Public Officers Law § 17 (3) (b) provides: "An employee represented by the attorney general or by private counsel pursuant to this section shall cause to be submitted to the head of the department * * * in which he is employed any proposed settlement which may be subject to indemnification or payment by the state and if not inconsistent with the provisions of this section such head of the department * * * shall certify such settlement, and submit such settlement and certification to the attorney general. The attorney general shall review such proposed settlement as to form and amount, and shall give his approval if in his judgment the settlement is in the best interests of the state. Nothing in this subdivision shall be construed to authorize the state to indemnify and save harmless or pay an employee with respect to a settlement not so reviewed and approved by the attorney general” (emphasis supplied). It is apparent from a reading of this statute, particularly the emphasized phrase, that the decision to certify a settlement is not a ministerial one, but requires some discretion by the department head. Public Officers Law § 17 (3) (a) provides that the State shall indemnify its employees for a judgment or settlement provided that the act or omission which was the subject of the judgment or settlement "occurred while the employee was acting within the scope of his public employment or duties”. The statute goes on to expressly state that "the duty to indemnify and save harmless or pay prescribed by this subdivision shall not arise where the injury or damage resulted from intentional wrongdoing on the part of the employee”. In the instant case, the State takes the position that petitioner was not acting within the scope of his employment and that, accordingly, it need not certify the settlement. If the State is correct, then certification of the settlement would be inappropriate since the settlement would be "inconsistent with the provisions of [the statute]” (Public Officers Law § 17 [3] [b]). Petitioner contends that he was acting within the scope of his employment, thus creating an issue of fact on this point, which requires litigation to resolve. *284However, petitioner’s choice of a CPLR article 78 proceeding was not appropriate.

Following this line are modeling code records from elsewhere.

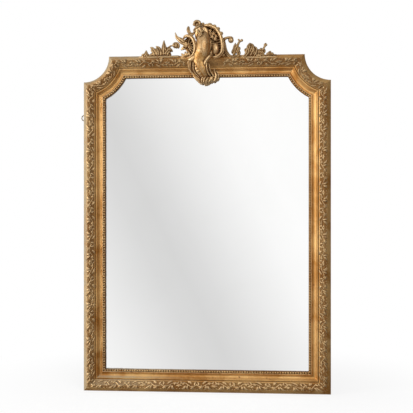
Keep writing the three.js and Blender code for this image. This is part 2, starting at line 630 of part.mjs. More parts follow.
/** What the crest is hollowed to sit on: the high lines of the top rail and its row of beads. */
function crestSeat() {
  const side = HALF_WIDTH - NOTCH_RADIUS;
  const span = { length: 2 * side, steps: 1, at: (t, d) => [lerp(-side, side, t), FRAME_HEIGHT - d] };
  const beadTop = BEAD_SEAT.height + BEAD_HEIGHT + JOINT_GAP;
  const highLines = [
    [0, CARCASS_DEPTH],
    ...OUTER_SLOPE,
    BAND_SLOPE.outer,
    BAND_SLOPE.inner,
    COVE_LIPS[0], COVE.from, COVE_LIPS[1], COVE_LIPS[2],
    [BEAD_SEAT.from - JOINT_GAP, beadTop],
    [MOULDING_WIDTH, beadTop],
    [MOULDING_WIDTH, CARCASS_DEPTH],
  ];
  const behind = block([-HALF_WIDTH, -CREST_BACK, 0], [HALF_WIDTH, CREST_BACK, 2 * FRAME_HEIGHT]);
  return join([sweep(span, () => grown(highLines, JOINT_GAP)), behind]);
}

/** The crest's pieces, each cut round the rail and round the pieces before it. */
function crestPieces() {
  let taken = crestSeat();
  return Object.entries(CREST).map(([name, carving]) => {
    const chips = join(carving(0)).subtract(taken).decompose();
    const piece = chips.reduce((big, chip) => (chip.volume() > big.volume() ? chip : big));
    taken = taken.add(join(carving(JOINT_GAP)));
    return [name, toGeometry(piece)];
  });
}

/** The upright board behind the cartouche, which stands on the carcass and carries the crest. */
function crestBatten() {
  const bottom = FRAME_HEIGHT - CARCASS_SETBACK + JOINT_GAP;
  const middle = -9;
  const shape = new THREE.Shape();
  shape.moveTo(middle - 60, bottom);
  shape.lineTo(middle + 70, bottom);
  shape.lineTo(middle + 70, bottom + 24);
  shape.quadraticCurveTo(middle + 40, bottom + 34, middle + 34, bottom + 70);
  shape.lineTo(middle + 28, bottom + 104);
  shape.lineTo(middle - 24, bottom + 104);
  shape.lineTo(middle - 26, bottom + 70);
  shape.quadraticCurveTo(middle - 30, bottom + 34, middle - 60, bottom + 24);
  shape.closePath();
  return plate(shape, 2, CREST_BACK - JOINT_GAP, 5);
}

// ---------------------------------------------------------------- the mirror

const mirror = new THREE.Group();

function add(name, geometry, material, [x, y, z] = [0, 0, 0]) {
  const mesh = new THREE.Mesh(geometry, material);
  mesh.name = name;
  mesh.position.set(x, y, z);
  mirror.add(mesh);
  return mesh;
}

Object.entries(RUNS).forEach(([place, run]) => {
  add(`carcass_${place}`, sweep(run, () => CARCASS_SECTION), PINE);
  add(`moulding_${place}`, sweep(run, () => MOULDING_SECTION), GILT);
  add(`beads_${place}`, beadStrip(run, run.steps > 1 ? 2 : BEADS_PER_FOOT), GILT_RELIEF);
  if (place !== 'rail_top') add(`relief_${place}`, band(run), GILT_RELIEF);
});

const bandReach = HALF_WIDTH - mitreReach((BAND_SLOPE.outer[0] + BAND_SLOPE.inner[0]) / 2);
const fractionAt = (x) => (x / bandReach + 1) / 2;
add('relief_rail_top_left', band(topRail, 0, fractionAt(BAND_BREAK.left)), GILT_RELIEF);
add('relief_rail_top_right', band(topRail, fractionAt(BAND_BREAK.right), 1), GILT_RELIEF);

add('mirror_plate', mirrorPlate(), SILVERED_GLASS);
backboards().forEach((board, i) => add(`backboard_${i + 1}`, board, PINE));
glazingBlocks().forEach((geometry, i) => add(`glazing_block_${i + 1}`, geometry, PINE));

crestPieces().forEach(([name, geometry]) => add(name, geometry, GILT));
add('crest_batten', crestBatten(), PINE);

const hangerPlace = (x) => [x, 0, HANGER_HEIGHT];
add('hanger_plate_left', hangerPlate(), IRON, hangerPlace(-EYE_X));
const rightPlate = add('hanger_plate_right', hangerPlate(), IRON, hangerPlace(EYE_X));
rightPlate.rotation.y = Math.PI;
add('hanging_ring_left', hangingRing(), IRON, [-EYE_X - RING_LINE, EYE_Y, HANGER_HEIGHT]);
add('hanging_ring_right', hangingRing(), IRON, [EYE_X - RING_LINE, EYE_Y, HANGER_HEIGHT]);

export default mirror;
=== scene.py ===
"""Trumeau mirror: a gilded moulding with concave upper corners, a relief band, a row of beads, a silvered
glass and a carved rocaille crest. Lengths inside the file are millimetres and become metres in write_mesh.
X runs to the right, Z up and the front faces -Y; f (forward) is the height over the carcass's back plane,
so y = -f, and d is a distance inwards from the frame's outer edge."""

import json
import math

import bpy
import numpy as np
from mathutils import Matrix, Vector

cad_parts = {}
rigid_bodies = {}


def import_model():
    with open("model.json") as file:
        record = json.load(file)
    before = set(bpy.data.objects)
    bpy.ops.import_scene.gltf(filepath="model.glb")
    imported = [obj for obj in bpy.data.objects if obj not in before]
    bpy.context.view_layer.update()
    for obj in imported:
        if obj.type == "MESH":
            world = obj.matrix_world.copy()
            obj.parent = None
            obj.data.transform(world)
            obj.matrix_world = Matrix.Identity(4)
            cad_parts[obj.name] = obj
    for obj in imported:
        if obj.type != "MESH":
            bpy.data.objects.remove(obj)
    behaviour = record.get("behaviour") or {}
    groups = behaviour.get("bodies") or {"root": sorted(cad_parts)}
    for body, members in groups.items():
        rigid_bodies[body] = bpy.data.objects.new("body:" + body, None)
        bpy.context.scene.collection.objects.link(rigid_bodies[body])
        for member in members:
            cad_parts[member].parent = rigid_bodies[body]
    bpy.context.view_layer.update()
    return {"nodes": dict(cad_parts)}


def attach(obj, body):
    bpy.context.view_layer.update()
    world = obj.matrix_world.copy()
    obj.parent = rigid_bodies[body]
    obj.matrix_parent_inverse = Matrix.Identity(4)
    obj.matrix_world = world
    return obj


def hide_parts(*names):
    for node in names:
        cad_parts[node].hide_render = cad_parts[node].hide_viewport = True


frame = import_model()

bl_info = {
    "name": "Trumeau Mirror",
    "version": (1, 0, 0),
    "blender": (4, 5, 0),
    "location": "View3D > Sidebar > Mirror",
    "description": "Dresses the packed frame of a gilded overmantel mirror",
    "category": "Add Mesh",
}

# ---------------------------------------------------------------- the frame's own sizes

HALF_WIDTH = 530.0
FRAME_HEIGHT = 1441.0
NOTCH_RADIUS = 110.0
CARCASS_DEPTH = 20.0
SEAT = (85.0, 92.4, 30.0)  # the beads' step: d from, d to, f
# the moulding's section from the outer edge inwards, as (d, f)
OUTER_SLOPE = [(0, 35), (2.5, 38.5), (8, 46), (14, 52), (20, 56.4), (24.5, 58.3), (28, 58.5)]
QUIRK = [(50.5, 42), (51.4, 39.5), (53.6, 39.5), (54.2, 41.3)]
COVE_EDGES, COVE_DEPTH = ((58, 41.2), (82.4, 36.2)), 8.6
LIP = [(83, 36.6), (84, 36.1), (84.5, 35.4), (84.5, 30), (92.4, 30), (93, 29.4), (93, 20)]
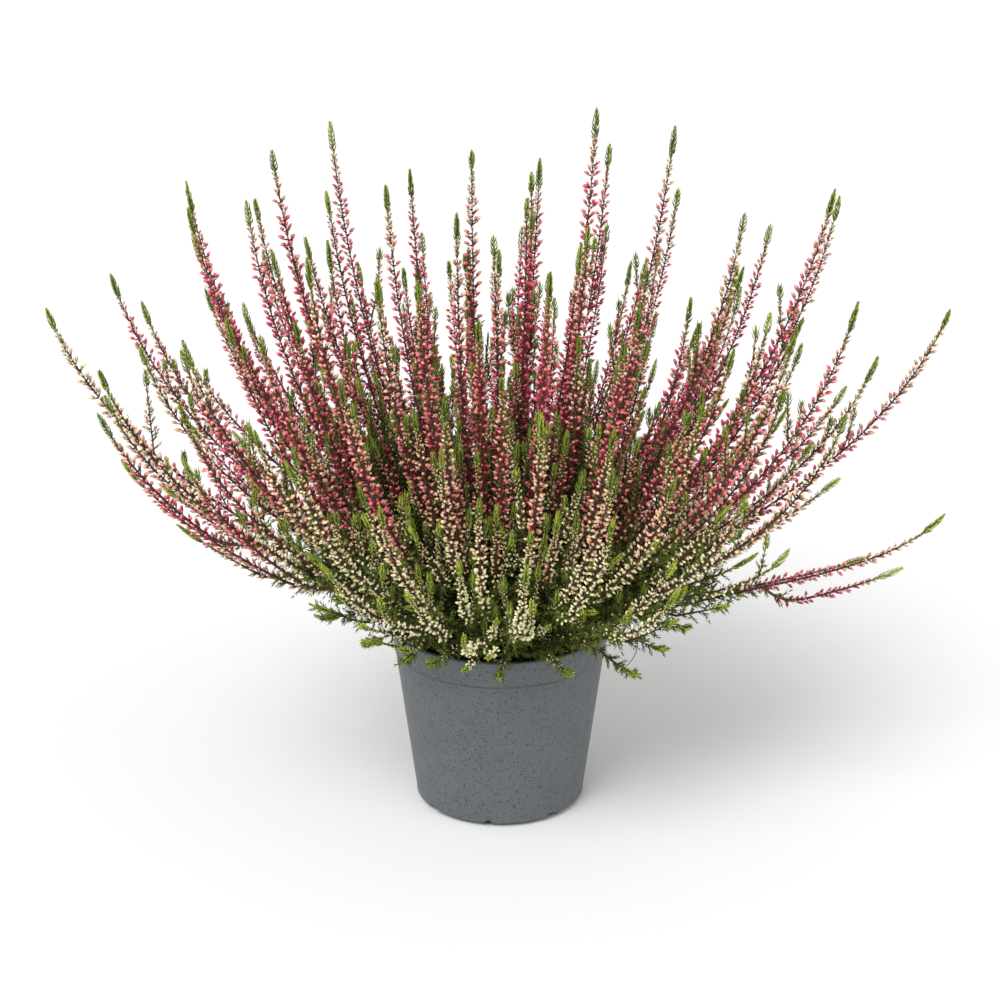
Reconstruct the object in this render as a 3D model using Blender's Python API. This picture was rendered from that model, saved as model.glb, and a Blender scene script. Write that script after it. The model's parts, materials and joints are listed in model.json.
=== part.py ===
"""A potted heather in bud: a plastic grower's pot, its peat, and sprays of upright flowering spikes.

Metres, +Z up. The origin is on the middle of the pot's underside, and the front of the plant faces -Y.
Each spray is one woody stem that stands in a hole of the peat and forks into several spikes.
"""

import math
import random
from types import SimpleNamespace

import bmesh
import bpy
import numpy as np
from mathutils import Matrix, Vector

# Pot, radii and heights
POT_SIDES = 32
POT_HEIGHT = 0.095
FOOT_RADIUS = 0.0385
HEEL_RADIUS = 0.0422
HEEL_HEIGHT = 0.0045
BAND_HEIGHT = 0.0810
BODY_TOP_RADIUS = 0.0523
BAND_STEP = 0.0006
RIM_RADIUS = 0.0550
RIM_LIP = 0.0022
RIM_ROUND = 0.0006
HEEL_ROUND = 0.0008
WALL = 0.0012
FLOOR = 0.0016
NOTCHES = 8
NOTCH_TURN = math.radians(-53)
WIDE_NOTCH = 0.0130
NARROW_NOTCH = 0.0045
NOTCH_HEIGHT = 0.0040
NOTCH_DEPTH = 0.0050

# Peat
PEAT_TOP = 0.0830
PEAT_SHOULDER = 0.0030
PEAT_EDGE = 0.0100
CLEARANCE = 0.0003

# Woody stems that stand in the peat
SPRAYS = 24
STEM_SIDES = 5
HOLE_SIDES = 6
STEM_RADIUS = 0.0018
STEM_TOP_RADIUS = 0.0012
STEM_DEPTH = 0.0150
STEM_PAST_FORK = 0.0040
ROOT_SPREAD = 0.0370
FORK_LOW = 0.0080
FORK_HIGH = 0.0220
SETTLE = 0.0420

# Spikes: the footprint of their tips, and the dome that the tips reach
SEED = 53
SPIKES = 104
HALF_WIDTH = 0.205
FRONT_DEPTH = 0.150
BACK_DEPTH = 0.178
CROWN_HEIGHT = 0.303
SIDE_HEIGHT = 0.232
FRONT_HEIGHT = 0.180
BACK_HEIGHT = 0.205
DOME_POWER = 2.4
HEIGHT_VARIES = 0.034
CLEAR_OF_CHOSEN = 0.024

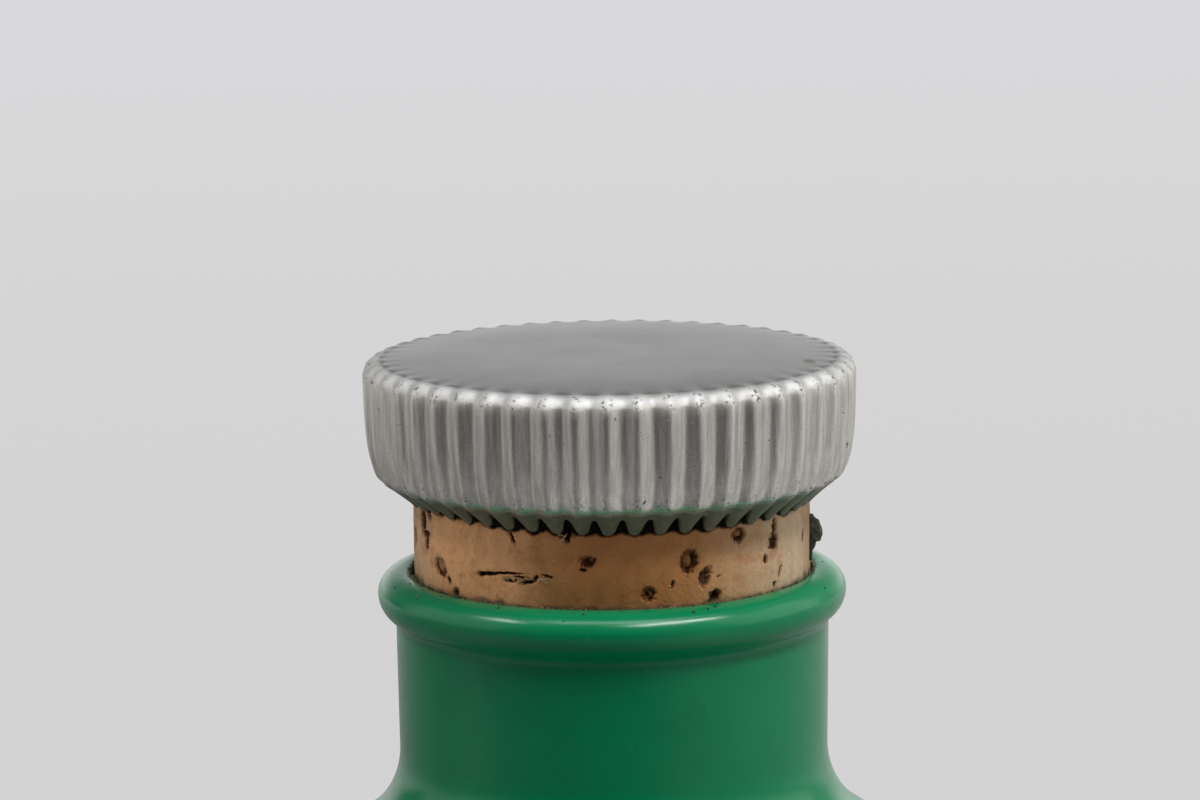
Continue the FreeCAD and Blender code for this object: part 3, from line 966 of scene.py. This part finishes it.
def makeFloor():
    # one flat sheet behind, beside and just before the bottle; the eye sees mostly its even tone, with a
    # soft shadow, and mirrors see a tone that follows the side it lies on
    s = studio
    side, front, back = s["floorSide"], s["floorFront"], s["floorBack"]
    outline = ((-side, front), (side, front), (side, back), (-side, back))
    corners = np.array([(across, along, s["floorLevel"]) for across, along in outline])
    floor = listMesh("floor", corners / mm, [(0, 1, 2, 3)])
    finish, bench = newFinish("paleFloor")
    place = bench.stretched((1.0, 1.0, 1.0))
    x, y, z = bench.parts(place)
    grey = bench.blend(y.ease(0.3, 2.6), s["nearGrey"], s["farGrey"])
    own = bench.node("ShaderNodeEmission", None, {"Color": grey, "Strength": 1.0})
    inputs = {"Base Color": (*s["floorColour"], 1.0), "Roughness": 0.9}
    lit = bench.node("ShaderNodeBsdfPrincipled", None, inputs)
    behind = y.ease(0.1, 1.4)
    dim = (x * -1.0).ease(0.0, 0.25) * (s["mirrorLeft"] - s["mirrorFront"]) + s["mirrorFront"]
    dim = dim + x.ease(0.0, 0.2) * (s["mirrorRight"] - s["mirrorFront"])
    dim = dim + (x * -1.0).ease(0.10, 0.25) * (y * -1.0).ease(-0.05, 0.05) * s["mirrorStrip"]
    seen = dim + behind * (s["mirrorBack"] - dim)
    mirrored = bench.node("ShaderNodeEmission", None, {"Color": bench.tint((1.0, 1.0, 1.0), seen)})
    paths = bench.node("ShaderNodeLightPath", output=0)
    toMirror = bench.node("ShaderNodeLightPath", output=3)
    near, far = s["evenShare"]
    even = ((x * x + y * y) ** 0.5).ease(0.12, 0.6) * (far - near) + near
    mixed = bench.node("ShaderNodeMixShader", None, [toMirror, lit, mirrored])
    mixed = bench.node("ShaderNodeMixShader", None, [paths * even, mixed, own])
    bench.node("ShaderNodeOutputMaterial", None, [mixed])
    floor.data.materials.append(finish)


def makeSurroundings():
    # the eye sees an even pale grey; other rays see a soft room: paler behind and at the right, dim in front
    world = bpy.data.worlds.new("room")
    bpy.context.scene.world = world
    world.use_nodes = True
    bench = Bench(world.node_tree)
    direction = bench.node("ShaderNodeTexCoord", output=0)
    x, y, z = bench.parts(direction)
    front, atRight, atLeft, behind, below, above = studio["room"]
    right = x.ease(0.15, 0.8) * atRight
    left = (x * -1.0).ease(0.45, 1.0) * atLeft
    sweep = y.ease(0.72, 0.95) * (1.0 - z.ease(0.04, 0.4)) * behind
    mirrors = bench.node("ShaderNodeLightPath", output=3)
    under = (z * -1.0).ease(0.15, 0.6) * (mirrors * 0.75 + 0.25) * below
    level = right + left + sweep + front + under + z.ease(0.0, 0.35) * above
    room = bench.tint((1.0, 1.0, 1.0), level)
    toEye = bench.node("ShaderNodeLightPath", output=0)
    colour = bench.blend(toEye, room, studio["farGrey"])
    back = bench.node("ShaderNodeBackground", None, {"Color": colour, "Strength": 1.0})
    bench.node("ShaderNodeOutputWorld", None, [back])


def makeLamps():
    # an area lamp of radiance L and area A has the power pi L A
    aim = Vector(studio["lampAim"])
    for name, (place, wide, tall, radiance) in studio["lamps"].items():
        data = bpy.data.lights.new(name, "AREA")
        data.shape = "RECTANGLE"
        data.size = wide
        data.size_y = tall
        data.energy = math.pi * radiance * wide * tall
        lamp = bpy.data.objects.new(name, data)
        bpy.context.scene.collection.objects.link(lamp)
        lamp.location = place
        lamp.rotation_euler = (aim - Vector(place)).to_track_quat("-Z", "Y").to_euler()


makeFloor()
makeSurroundings()
makeLamps()
bpy.context.scene.view_settings.view_transform = "Standard"
print("studio lit")
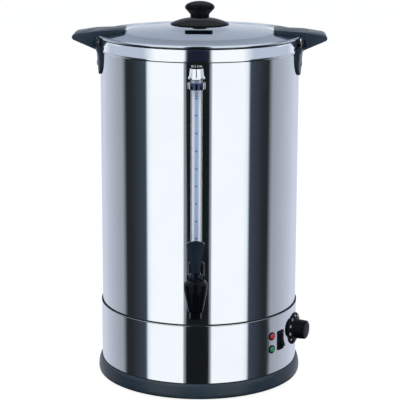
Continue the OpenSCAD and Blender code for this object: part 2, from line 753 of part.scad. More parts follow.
module tap_bonnet() {
    low = tap_shoulder + gap;
    color("#1a1f25") translate([0, tap_y, 0]) difference() {
        union() {
            translate([0, 0, low]) cylinder(r1 = bonnet_r, r2 = bonnet_r - 0.4, h = 1.6);
            translate([0, 0, low + 1.5]) cylinder(r1 = bonnet_r - 0.4, r2 = bonnet_r - 3, h = 1.4);
            translate([0, 0, low - 5]) cylinder(r = chamber_r - gap, h = 5 + e);
            for (x = [-1, 1]) translate([x * (ear_in + ear_t / 2), 0, low + 1]) {
                translate([0, 0, (pin_z - low - 1) / 2]) cube([ear_t, 7, pin_z - low - 1], center = true);
                translate([0, 0, pin_z - low - 1]) rotate([0, 90, 0]) cylinder(r = 3.5, h = ear_t, center = true);
            }
        }
        translate([0, 0, low - 6]) cylinder(r = stem_r + fit, h = 12);
        translate([0, 0, pin_z]) rotate([0, 90, 0]) cylinder(r = pin_r + fit / 2, h = 40, center = true);
    }
}

module lever_pin() {
    color("#b8bcc2") translate([0, tap_y, pin_z]) rotate([0, 90, 0])
        cylinder(r = pin_r, h = 2 * (ear_in + ear_t) + 1, center = true);
}

hub_r = 4.6;
fork_gap = stem_r + loose;

// Paddle lever: its front outline widens to the top and flares again to the fork at the pin.
module tap_lever() {
    top = pin_z + lever_l;
    waist_z = pin_z + 6.6;
    waist = 6.6;
    foot = ear_in - loose;
    color("#171c22") translate([0, tap_y, 0]) difference() {
        union() {
            translate([0, lever_t / 2, 0]) rotate([90, 0, 0]) linear_extrude(lever_t) union() {
                polygon([[-foot, pin_z - 2], [-foot, pin_z + 1.5], [-waist, waist_z], [-waist - 1.6, waist_z + 16],
                    [-lever_w / 2, top - 6.9], [-lever_w / 2, top - 3.5], [-lever_w / 2 + 3.5, top - 1],
                    [lever_w / 2 - 3.5, top - 1], [lever_w / 2, top - 3.5], [lever_w / 2, top - 6.9],
                    [waist + 1.6, waist_z + 16], [waist, waist_z], [foot, pin_z + 1.5], [foot, pin_z - 2]]);
                intersection() {
                    translate([0, top - 22]) circle(r = 22);
                    translate([-lever_w / 2 + 3, top - 4]) square([lever_w - 6, 6]);
                }
            }
            translate([0, 0, pin_z]) rotate([0, 90, 0]) cylinder(r = hub_r, h = 2 * foot, center = true);
        }
        translate([0, 0, pin_z]) rotate([0, 90, 0]) cylinder(r = pin_r + fit, h = 40, center = true);
        translate([-fork_gap, -10, pin_z - 10]) cube([2 * fork_gap, 20, 16.4]);
    }
}

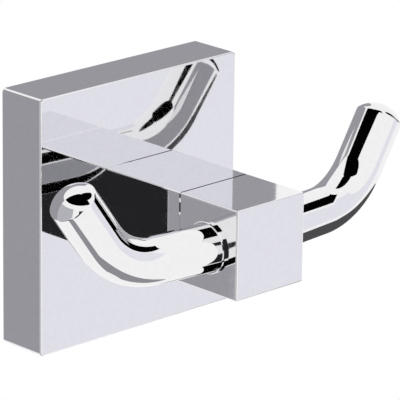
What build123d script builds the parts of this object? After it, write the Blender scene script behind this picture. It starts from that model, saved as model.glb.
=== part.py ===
"""Double robe hook: a square wall plate, a square stem with a head block, and two upturned arms.

The wall is the plane Y = 0 and the hook stands out from it along -Y, with +Z up and +X to the right
as seen from the front. The origin is the middle of the plate on the wall. Sizes are in millimetres.
"""
from build123d import *
from math import asin, cos, radians, sin
import os

# Wall plate, a cast cover that is hollow behind
plate_size = 55.0
plate_depth = 12.0
plate_wall = 2.2
plate_front_wall = 2.6
plate_corner_r = 0.9
plate_front_r = 0.35
plate_back_break = 0.4
plate_inner_r = 1.6
plate_floor_r = 1.0
boss_r = 8.5
boss_height = 1.0
rib_width = 1.2
rib_height = 1.2

# Stem and head block, one square section
bar_size = 19.0
bar_edge_r = 0.35
stem_length = 22.0
head_depth = 16.5
seam_break = 0.2

# Arms, bent from round bar
arm_d = 10.0
arm_straight = 13.8
arm_bend_r = 16.8
arm_bend_deg = 55.0
arm_tip_straight = 10.0
arm_sweep_deg = 5.3
tip_rim = 1.0
tip_rim_r = 0.7
dome_height = 2.6
spigot_d = 6.0
socket_web = 5.0
socket_end_gap = 0.5
spigot_chamfer = 0.5
collar_lip = 0.45
collar_thickness = 0.7
collar_edge_break = 0.15

# Screw and stud on the axis of the stem
screw_d = 6.0
screw_engagement = 8.0
screw_head_d = 10.0
screw_head_height = 3.6
screw_key = 4.0
screw_key_depth = 2.2
washer_d = 12.6
washer_thickness = 1.0
spring_washer_d = 10.4
spring_washer_thickness = 1.2
spring_washer_gap = 1.2
stud_in_stem = 6.0
stud_web = 0.8
stud_key = 3.0
stud_key_depth = 2.5
drill_extra = 1.0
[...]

In the setting in which the proceeding arose, the issue which an article 787 proceeding could be used to resolve would be whether the Commissioner’s action in refusing to certify the settlement was arbitrary or capricious or an abuse of discretion (CPLR 7803 [3]). Since there is an unresolved dispute over whether petitioner was acting within the scope of his employment, the settlement cannot be said to be consistent with the statute. Thus, it clearly was not arbitrary or capricious or an abuse of discretion for the Commissioner to refuse to certify the settlement. Indeed, it would have been improper for the Commissioner to have done otherwise. Resolution of the factual issue of whether petitioner was acting within the scope of his employment and, accordingly, whether certification would be proper is more properly the subject of a declaratory judgment action. Therefore, we choose to convert this proceeding into a declaratory judgment action* and remit it to Supreme Court for a factual determination.

Finally, regarding petitioner’s claim for counsel fees for prosecuting this proceeding to secure approval of the settlement offer, such claim is to be made by way of a motion or special proceeding (see, Public Officers Law § 17 [2] [b]). Here, such claim would best be made in the context of the declaratory judgment action being remitted to Supreme Court.

Kane, Casey, Weiss and Harvey, JJ., concur.

Judgment reversed, on the law and the facts, without costs, proceeding converted to an action for declaratory judgment and matter remitted to Supreme Court for further proceedings not inconsistent herewith.

To clarify certain contentions made by the parties, we note that the preclusive effect of any findings regarding this issue made in the Federal action would be determined by application of the doctrine of collateral estoppel or issue preclusion.